器の内側は明るく白みがかっており、注いだ酒の色を柔らかく反射し、ぐい呑みとしての“使われる美”を的確に支えています。そこには「器は使われてこそ完成する」という、文齋様の哲学がそのまま形となって表れているようです。
掌の中の“風景”を味わう
手のひらに収めると、まるで自然の断片を掬い取ったかのような感覚を覚えます。指先には釉の艶やかな手触りと、素地の温もりが交互に伝わり、飲むという行為そのものが、ひとつの静かな“瞑想”のようなひとときに変わっていきます。
この器の表情は、光のあたり方や手に取る角度によって微細に変化し、それが飽きのこない魅力を生み出しています。単に美しいだけではなく、「見るたびに、何かに気づかせてくれる器」と言っても過言ではないでしょう。
緑の祈りを宿す器
小川文齋様が翠を追い求める理由は、その色がもつ穏やかさと、「争いを鎮める色」であるという信念にあります。

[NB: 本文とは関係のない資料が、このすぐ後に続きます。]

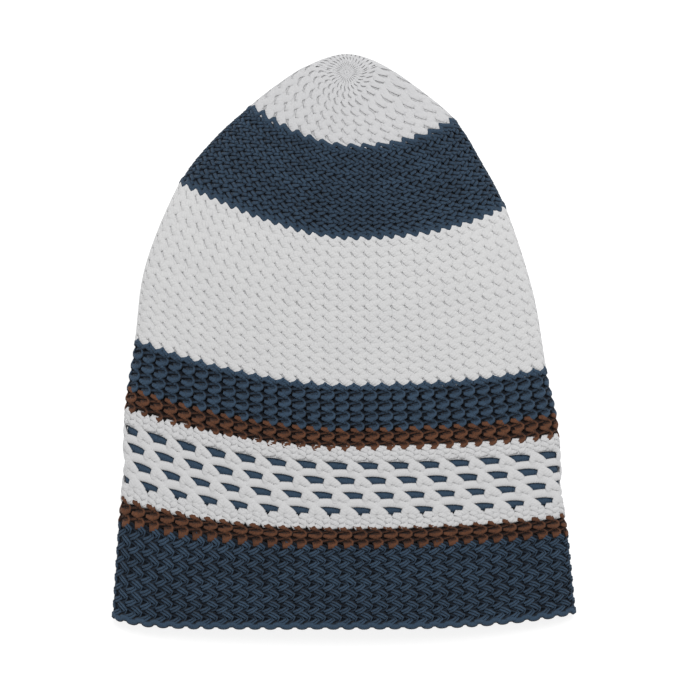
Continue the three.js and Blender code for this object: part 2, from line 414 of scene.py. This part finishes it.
class Yarn(Enum):
    """The three colours that the cap is knitted in."""

    WHITE = YarnFinish(
        name="white_wool", slot="white_yarn", colour=(0.71, 0.71, 0.71), shadow=(0.6, 0.6, 0.61),
        sheen=0.1, relief=0.4, crevice=0.4, flank=0.12,
    )
    NAVY = YarnFinish(
        name="navy_wool", slot="navy_yarn", colour=(0.052, 0.096, 0.156), shadow=(0.004, 0.009, 0.018),
        sheen=0.05, relief=1.0, crevice=1.5, flank=0.6,
    )
    BROWN = YarnFinish(
        name="brown_wool", slot="brown_yarn", colour=(0.21, 0.084, 0.04), shadow=(0.018, 0.007, 0.005),
        sheen=0.05, relief=1.0, crevice=1.5, flank=0.6,
    )


# ---------------------------------------------------------------- stitches and courses


LEG_END_SCALE = 2.6  # brings cos * sin^2 to 1 at its greatest


@dataclass(frozen=True)
class Stitch:
    """The path of the yarn through one stitch, and its thickness.

    With p the phase through the stitch, from 0 at its head to half a turn at its foot, and
    end = 2.6 * cos(p) * sin(p)^2, which is 1 near the leg's upper end and -1 near its lower one:
        across = share of the stitch + sway * sin(2p) - gather * sin(p) + shift * cos(p)
        up     = rise * cos(p + skew) + lean * cos(2p)
        out    = tip * end - dive * cos(2p)
        width  = plain width * (1 - flare * end - slim * cos(p)^4)
    Across is in stitches and the rest in millimetres.
    """

    sway: float
    rise: float
    dive: float
    skew: float
    width: float  # radius of the yarn as it is seen, squeezed flat by its neighbours
    thickness: float  # radius of the yarn through the wall
    tip: float = 0.0
    shift: float = 0.0
    gather: float = 0.0
    flare: float = 0.0
    slim: float = 0.0
    lean: float = 0.0
    strands: int = 1  # strands that lie side by side in the yarn
    points: int = 14  # points of the path in one stitch
    sides: int = 8  # sides of the tube
    uneven_across: float = 0.35  # share of its unevenness that moves a stitch across
    uneven_up: float = 0.5  # and the share that moves it up

    def path(self, count: int, rng: np.random.Generator, uneven: float) -> tuple[Array, Array, Array]:
        """The yarn's middle line round a whole course.

        Args:
            count: Stitches in the course.
            rng: Source of the small differences between stitches.
            uneven: How much stitches differ, as a share of their size.

        Returns:
            Places across (in stitches), up and out (in millimetres).
        """
        share = np.arange(count * self.points) / self.points
        phase = TAU * share
        knots = np.arange(count)

        def wander(size: float) -> Array:
            """A value for each stitch, running smoothly into the next one's."""
            return np.interp(share, knots, rng.normal(0, size, count), period=count)

        across = share + self.sway * np.sin(2 * phase) - self.gather * np.sin(phase)
        across = across + self.shift * np.cos(phase) + wander(uneven * self.uneven_across)
        up = self.rise * (1 + wander(uneven)) * np.cos(phase + self.skew)
        up = up + self.lean * np.cos(2 * phase)
        up = up + wander(uneven * abs(self.rise) * self.uneven_up)
        out = self.tip * self._end(phase) - self.dive * np.cos(2 * phase)
        return across, up, out

    def widths(self, count: int, scale: float) -> Array:
        """Half width of the yarn in the fabric round a whole course.

        Args:
            count: Stitches in the course.
            scale: How much wider the yarn is than its plain width.

        Returns:
            The half width at every point, in millimetres.
        """
        phase = TAU * np.arange(count * self.points) / self.points
        return self.width * scale * (1 - self.flare * self._end(phase) - self.slim * np.cos(phase) ** 4)

    @staticmethod
    def _end(phase: Array) -> Array:
        """1 near the upper end of a leg, -1 near its lower end, 0 at head, foot and middle."""
        return LEG_END_SCALE * np.cos(phase) * np.sin(phase) ** 2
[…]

赤や金に象徴される力や競争とは対極にあるこの翠は、人と人、自然と人をつなぎ、調和へと導く象徴として、文齋窯の中心に据えられてきました。
このぐい呑みは、そうした哲学が凝縮された作品でもあります。華美な主張や演出ではなく、あくまで「控えめにして、確かなる存在感」を体現すること。使い手の静けさと寄り添い、五感を研ぎ澄ませるための器として、これ以上ないかたちで完成されています。
日常にひとしずくの静寂を
この「翠緑ぐい呑み」は、まさに“日常の中の詩”です。使うたびに、ふと立ち止まりたくなる。飲むという何気ない所作のなかに、小さな発見と感動が生まれる。
掌にのせて酒を注げば、そこにはたしかに、小川文齋様が願う“和”の気配が漂っています。静かに語りかけてくるこの器とともに、日々の中にひとしずくの静寂と調和をお迎えください。